OBJECTIVE — Write out the whole listing, matching it exactly.

DATASET —

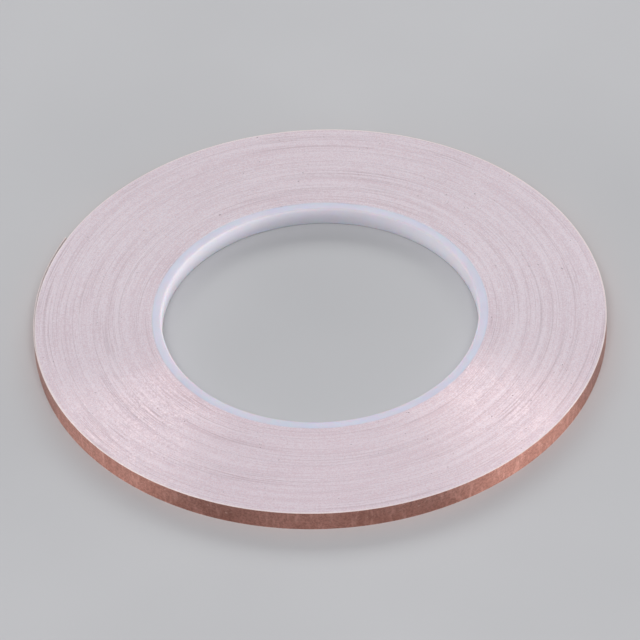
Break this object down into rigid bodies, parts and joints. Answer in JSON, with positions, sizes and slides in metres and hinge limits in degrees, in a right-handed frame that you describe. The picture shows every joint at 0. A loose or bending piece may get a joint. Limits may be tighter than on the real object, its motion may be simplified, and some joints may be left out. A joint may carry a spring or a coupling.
{
  "type": "copper foil tape roll",
  "caption": "Flat roll of narrow adhesive copper foil tape with paper liner on a pale plastic core, for stained glass work; its free end peels up from the roll.",
  "frame": {"origin": "on the roll's axis, at the lower flat face that the roll lies on", "axes": "+Z along the core's bore, up; +X and +Y in the plane of the roll, with the free end's foot at azimuth 190 degrees and its tip at 153 degrees"},
  "size_m": [0.1376, 0.1375, 0.005],
  "materials": {
    "core_plastic": "satin",
    "double_sided_tape": "matte",
    "wound_edges": "matte",
    "liner_paper": "matte",
    "adhesive": "satin",
    "copper_foil": "satin"
  },
  "bodies": {
    "roll": {"core": "core_plastic", "starter_tape": "double_sided_tape", "wound_turns": "wound_edges", "liner_last_turn": "liner_paper", "adhesive_last_turn": "adhesive", "foil_last_turn": "copper_foil"},
    "foil_tail": {"adhesive_free_end": "adhesive", "foil_free_end": "copper_foil"},
    "liner_tail": {"liner_free_end": "liner_paper"}
  },
  "joints": [
    {"name": "foil_lift", "type": "hinge", "parent": "roll", "child": "foil_tail", "pos_m": [-0.06785, -0.01191, 0.0025], "axis": [0, 0, 1], "range_deg": [0, 90]},
    {"name": "liner_lift", "type": "hinge", "parent": "roll", "child": "liner_tail", "pos_m": [-0.06777, -0.0119, 0.0025], "axis": [0, 0, 1], "range_deg": [0, 40]}
  ],
  "couplings": [
    {"joint": "liner_lift", "follows": "foil_lift", "ratio": 0.4444}
  ]
}
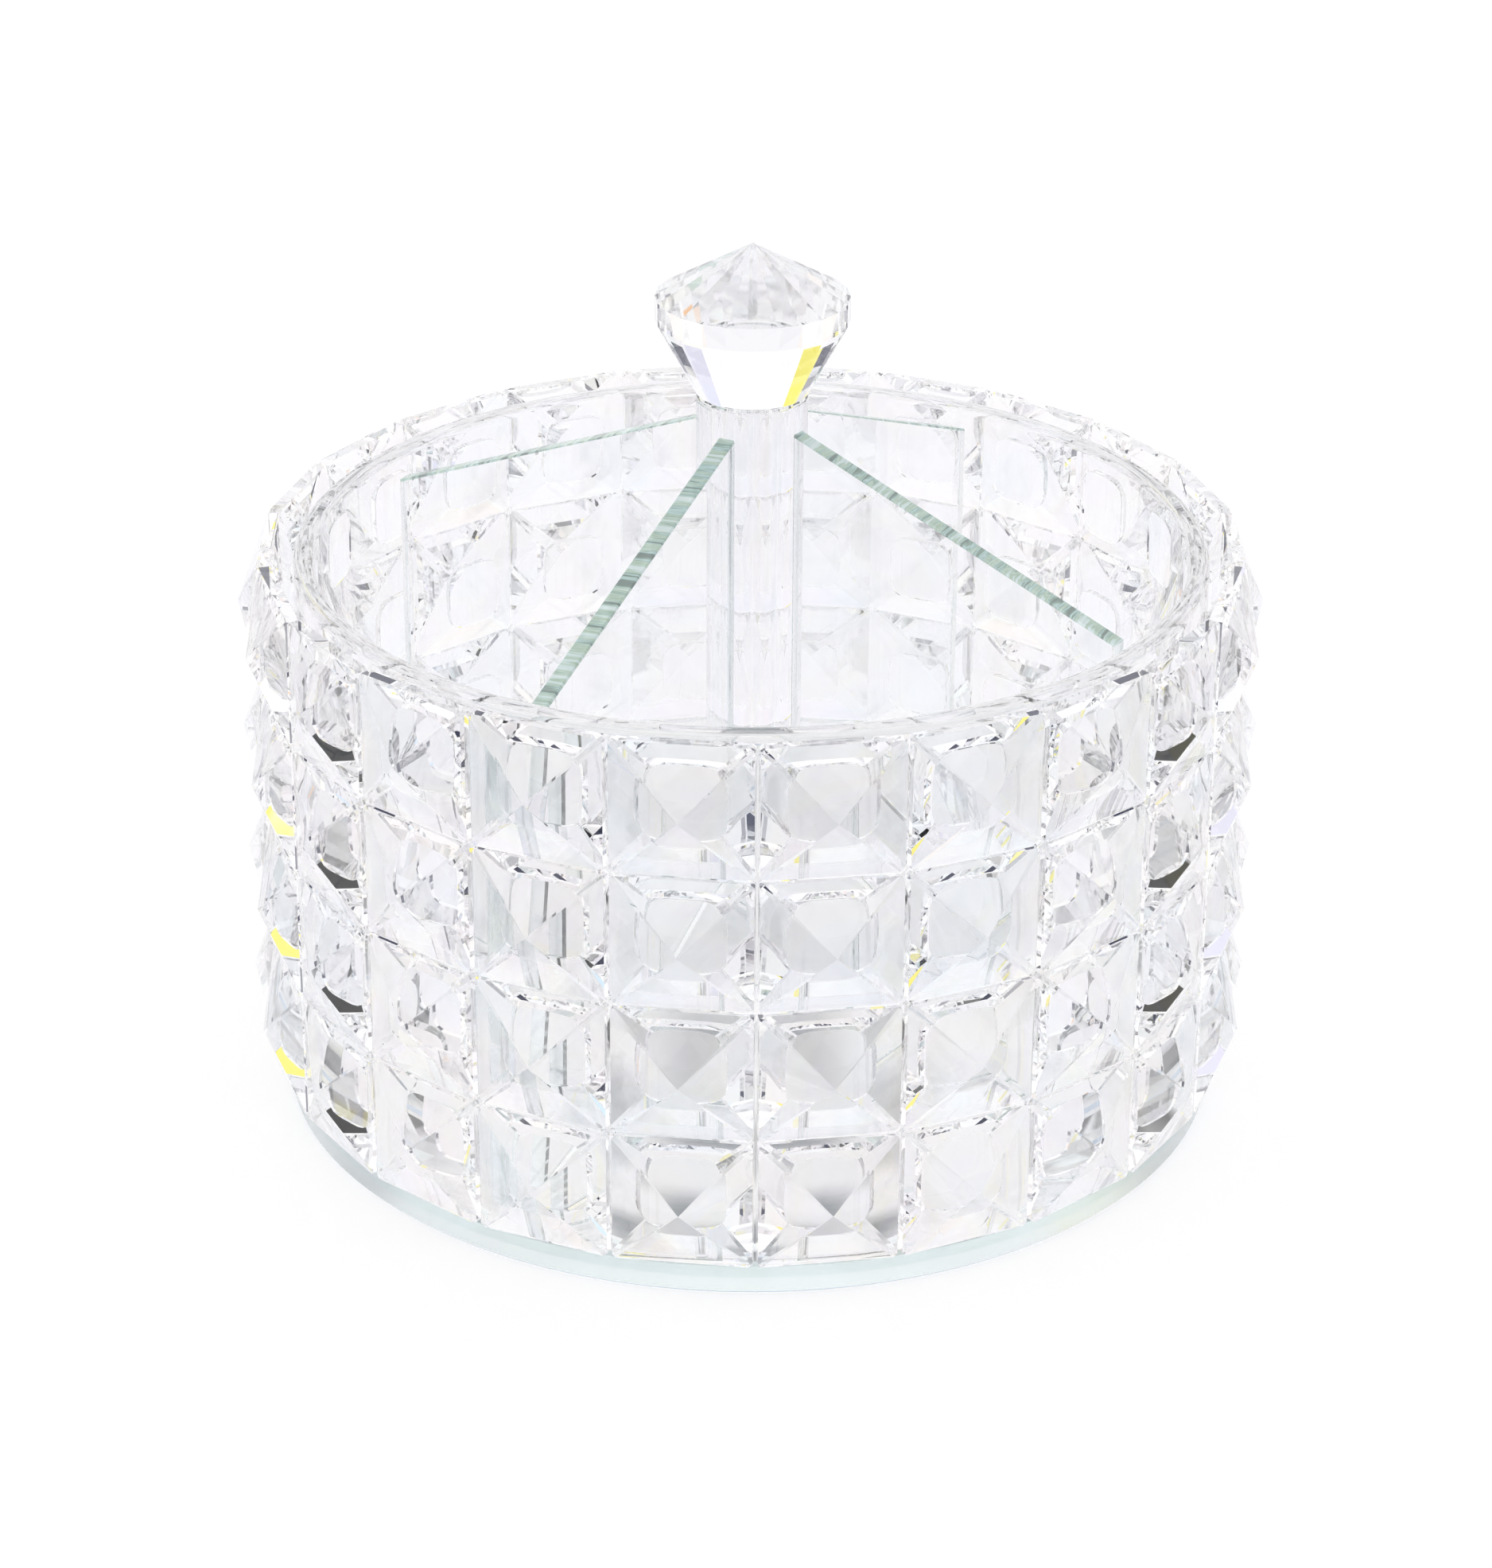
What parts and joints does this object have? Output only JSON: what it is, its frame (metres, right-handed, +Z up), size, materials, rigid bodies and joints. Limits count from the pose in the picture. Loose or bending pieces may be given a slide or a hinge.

FULL SOLUTION —
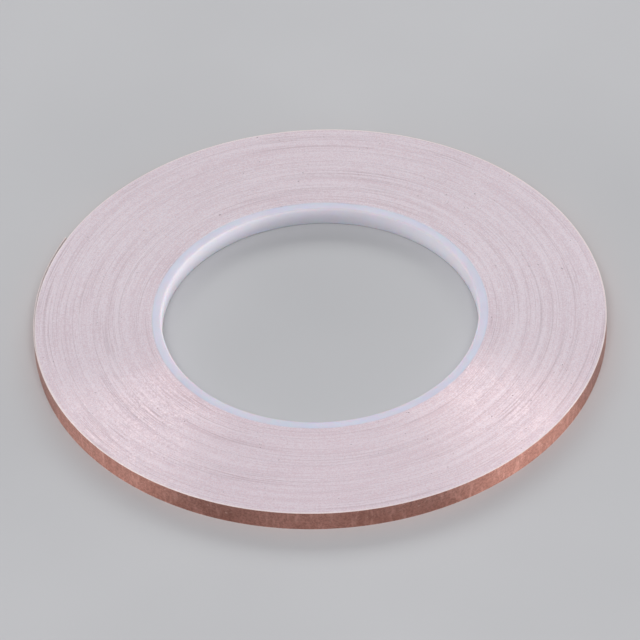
Break this object down into rigid bodies, parts and joints. Answer in JSON, with positions, sizes and slides in metres and hinge limits in degrees, in a right-handed frame that you describe. The picture shows every joint at 0. A loose or bending piece may get a joint. Limits may be tighter than on the real object, its motion may be simplified, and some joints may be left out. A joint may carry a spring or a coupling.
{
  "type": "copper foil tape roll",
  "caption": "Flat roll of narrow adhesive copper foil tape with paper liner on a pale plastic core, for stained glass work; its free end peels up from the roll.",
  "frame": {"origin": "on the roll's axis, at the lower flat face that the roll lies on", "axes": "+Z along the core's bore, up; +X and +Y in the plane of the roll, with the free end's foot at azimuth 190 degrees and its tip at 153 degrees"},
  "size_m": [0.1376, 0.1375, 0.005],
  "materials": {
    "core_plastic": "satin",
    "double_sided_tape": "matte",
    "wound_edges": "matte",
    "liner_paper": "matte",
    "adhesive": "satin",
    "copper_foil": "satin"
  },
  "bodies": {
    "roll": {"core": "core_plastic", "starter_tape": "double_sided_tape", "wound_turns": "wound_edges", "liner_last_turn": "liner_paper", "adhesive_last_turn": "adhesive", "foil_last_turn": "copper_foil"},
    "foil_tail": {"adhesive_free_end": "adhesive", "foil_free_end": "copper_foil"},
    "liner_tail": {"liner_free_end": "liner_paper"}
  },
  "joints": [
    {"name": "foil_lift", "type": "hinge", "parent": "roll", "child": "foil_tail", "pos_m": [-0.06785, -0.01191, 0.0025], "axis": [0, 0, 1], "range_deg": [0, 90]},
    {"name": "liner_lift", "type": "hinge", "parent": "roll", "child": "liner_tail", "pos_m": [-0.06777, -0.0119, 0.0025], "axis": [0, 0, 1], "range_deg": [0, 40]}
  ],
  "couplings": [
    {"joint": "liner_lift", "follows": "foil_lift", "ratio": 0.4444}
  ]
}
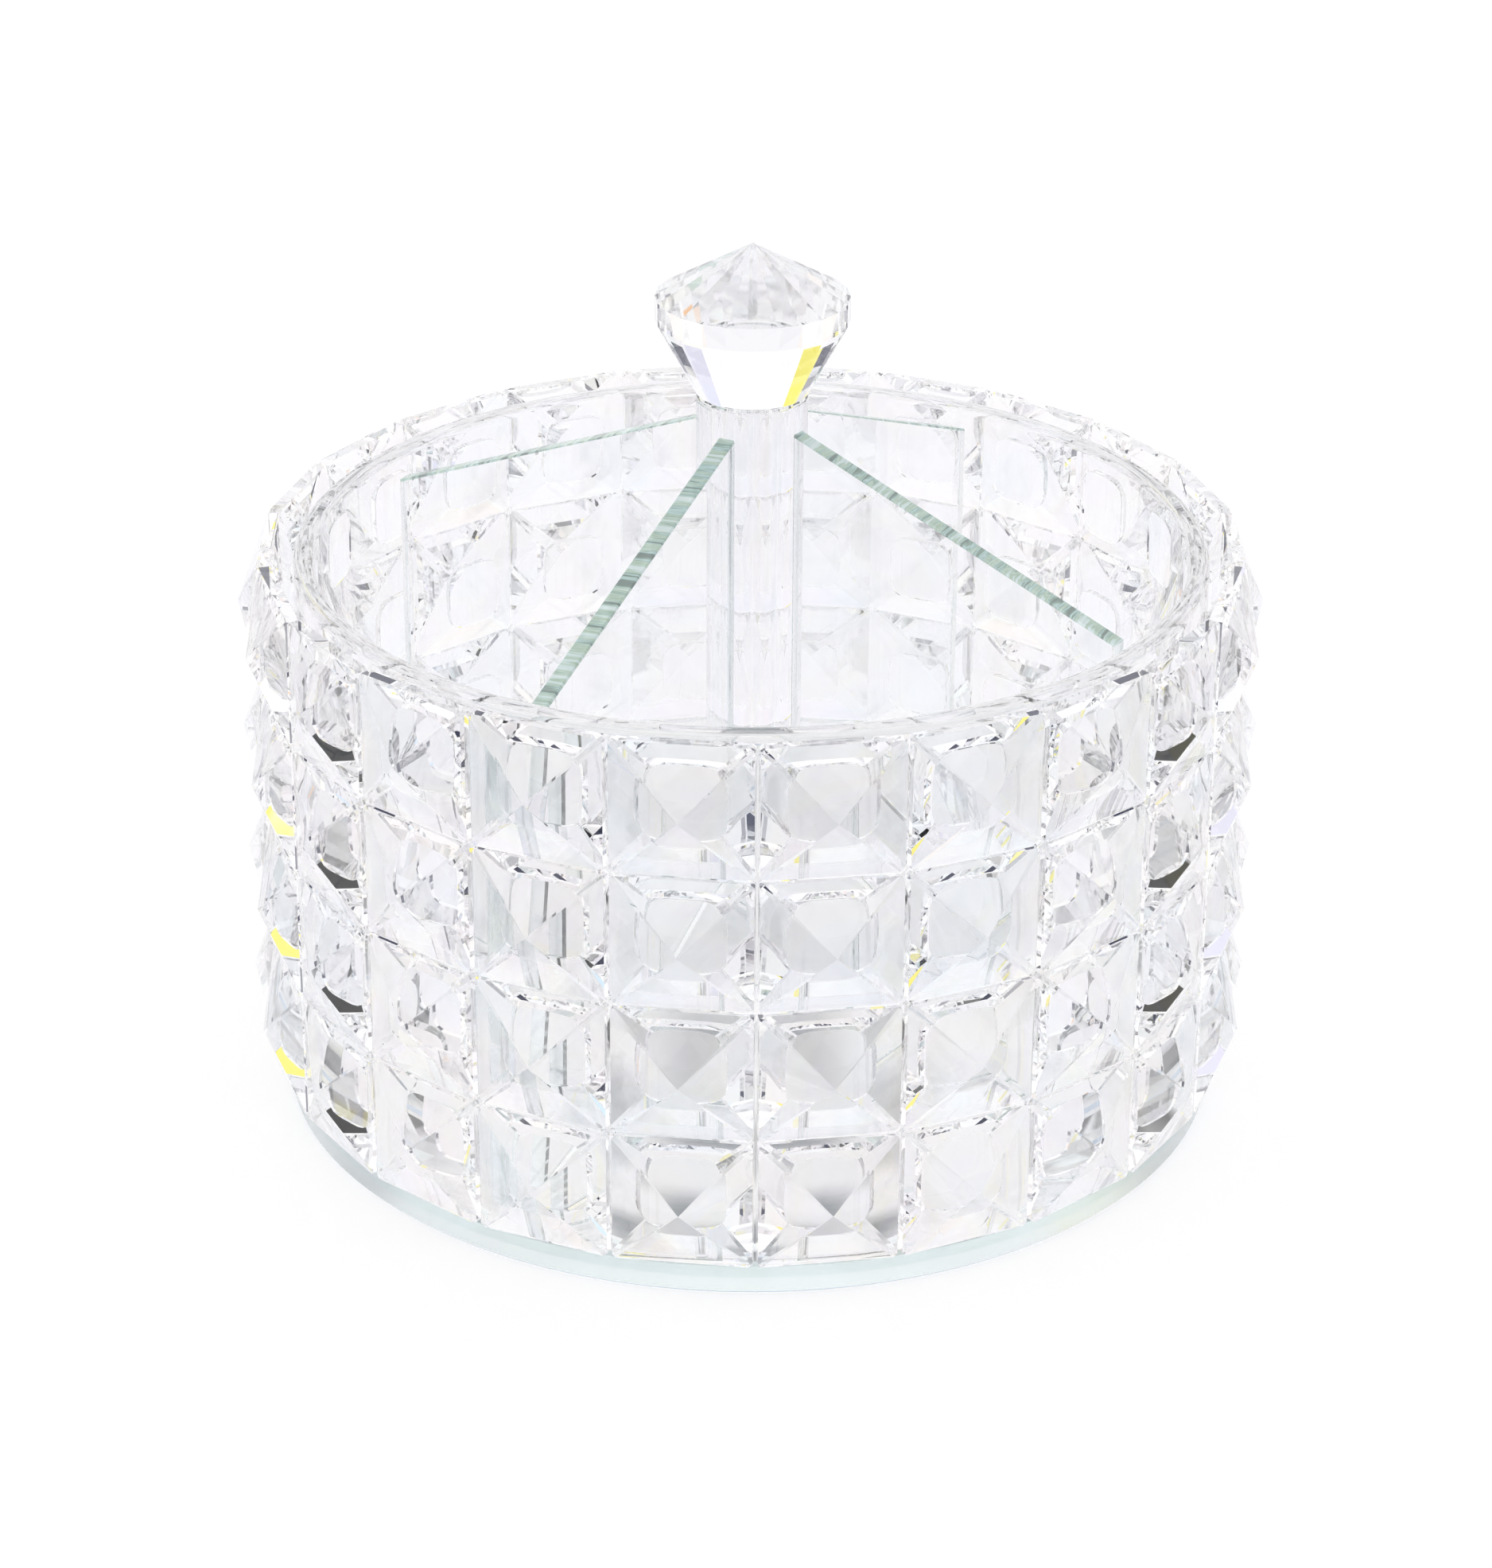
What parts and joints does this object have? Output only JSON: what it is, its frame (metres, right-handed, +Z up), size, materials, rigid bodies and joints. Limits count from the pose in the picture. Loose or bending pieces may be given a slide or a hinge.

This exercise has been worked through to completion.